__Task details__. Reproduce each line exactly. Skip none.

__Data section__.
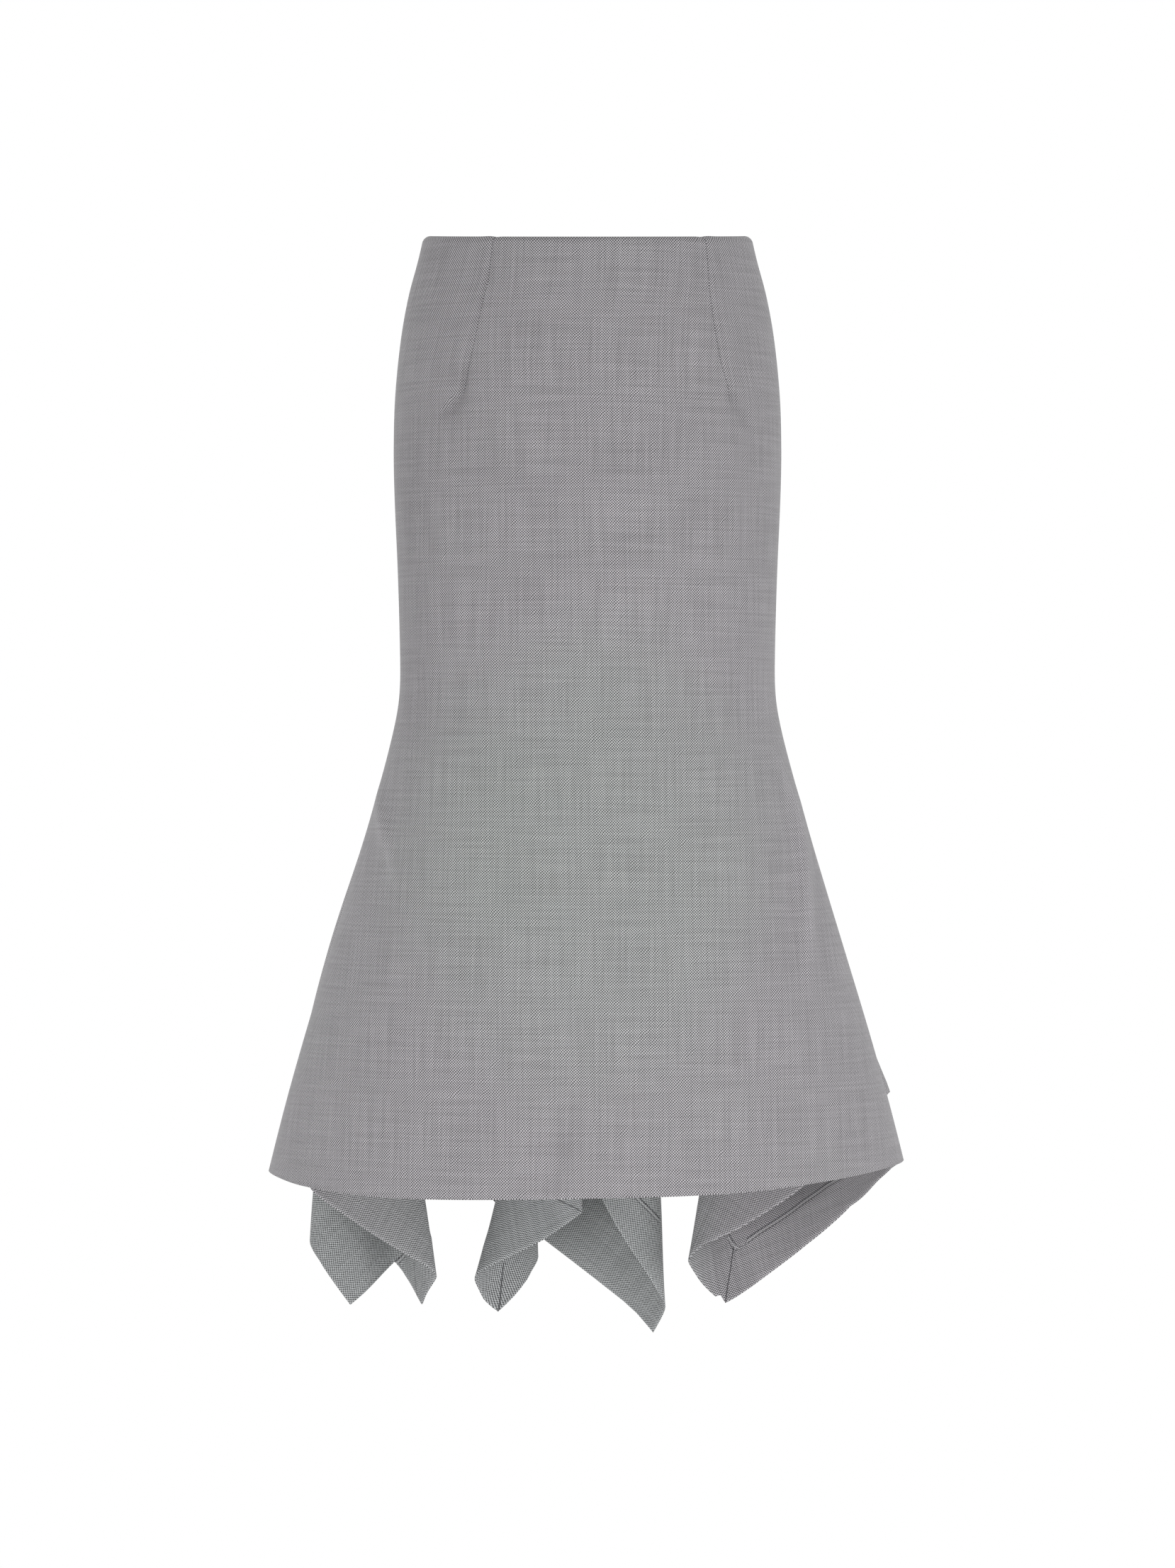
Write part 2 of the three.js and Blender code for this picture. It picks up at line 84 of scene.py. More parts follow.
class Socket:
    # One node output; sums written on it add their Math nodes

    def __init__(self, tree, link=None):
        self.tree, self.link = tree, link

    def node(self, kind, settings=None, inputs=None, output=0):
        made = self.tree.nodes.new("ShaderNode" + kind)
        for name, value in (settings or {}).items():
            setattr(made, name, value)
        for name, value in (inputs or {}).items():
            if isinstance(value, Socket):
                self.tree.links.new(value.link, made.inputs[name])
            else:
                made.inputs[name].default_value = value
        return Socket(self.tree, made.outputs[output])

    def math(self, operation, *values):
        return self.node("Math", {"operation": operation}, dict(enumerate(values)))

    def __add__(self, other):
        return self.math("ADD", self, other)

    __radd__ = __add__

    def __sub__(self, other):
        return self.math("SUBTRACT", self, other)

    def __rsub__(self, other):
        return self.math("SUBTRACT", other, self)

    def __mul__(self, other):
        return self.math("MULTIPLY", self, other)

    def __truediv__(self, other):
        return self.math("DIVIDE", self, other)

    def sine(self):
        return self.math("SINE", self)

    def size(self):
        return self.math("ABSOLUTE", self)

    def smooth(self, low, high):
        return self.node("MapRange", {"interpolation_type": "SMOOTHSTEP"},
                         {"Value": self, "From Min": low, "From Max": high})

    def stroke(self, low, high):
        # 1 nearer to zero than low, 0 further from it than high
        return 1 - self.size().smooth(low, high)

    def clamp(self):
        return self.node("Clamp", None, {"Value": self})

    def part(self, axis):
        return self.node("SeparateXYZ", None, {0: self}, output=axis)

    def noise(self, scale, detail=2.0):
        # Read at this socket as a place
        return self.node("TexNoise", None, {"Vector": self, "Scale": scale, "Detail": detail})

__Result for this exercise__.
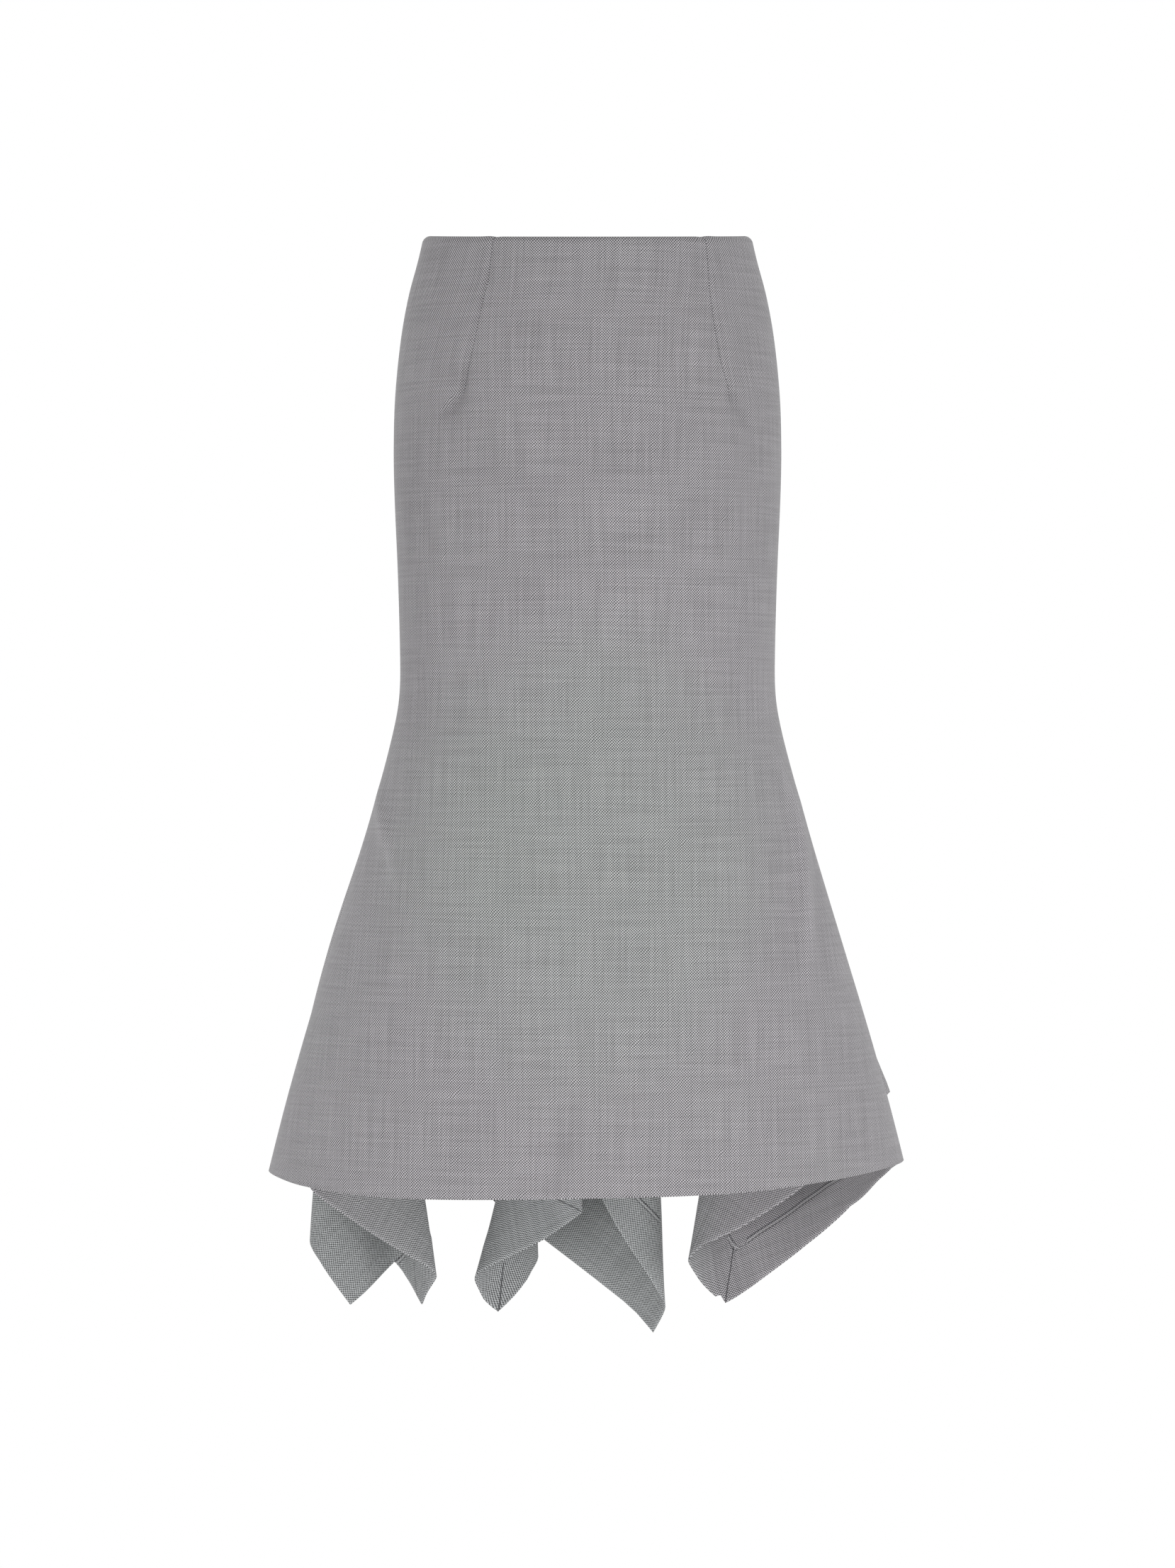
Write part 2 of the three.js and Blender code for this picture. It picks up at line 84 of scene.py. More parts follow.
class Socket:
    # One node output; sums written on it add their Math nodes

    def __init__(self, tree, link=None):
        self.tree, self.link = tree, link

    def node(self, kind, settings=None, inputs=None, output=0):
        made = self.tree.nodes.new("ShaderNode" + kind)
        for name, value in (settings or {}).items():
            setattr(made, name, value)
        for name, value in (inputs or {}).items():
            if isinstance(value, Socket):
                self.tree.links.new(value.link, made.inputs[name])
            else:
                made.inputs[name].default_value = value
        return Socket(self.tree, made.outputs[output])

    def math(self, operation, *values):
        return self.node("Math", {"operation": operation}, dict(enumerate(values)))

    def __add__(self, other):
        return self.math("ADD", self, other)

    __radd__ = __add__

    def __sub__(self, other):
        return self.math("SUBTRACT", self, other)

    def __rsub__(self, other):
        return self.math("SUBTRACT", other, self)

    def __mul__(self, other):
        return self.math("MULTIPLY", self, other)

    def __truediv__(self, other):
        return self.math("DIVIDE", self, other)

    def sine(self):
        return self.math("SINE", self)

    def size(self):
        return self.math("ABSOLUTE", self)

    def smooth(self, low, high):
        return self.node("MapRange", {"interpolation_type": "SMOOTHSTEP"},
                         {"Value": self, "From Min": low, "From Max": high})

    def stroke(self, low, high):
        # 1 nearer to zero than low, 0 further from it than high
        return 1 - self.size().smooth(low, high)

    def clamp(self):
        return self.node("Clamp", None, {"Value": self})

    def part(self, axis):
        return self.node("SeparateXYZ", None, {0: self}, output=axis)

    def noise(self, scale, detail=2.0):
        # Read at this socket as a place
        return self.node("TexNoise", None, {"Vector": self, "Scale": scale, "Detail": detail})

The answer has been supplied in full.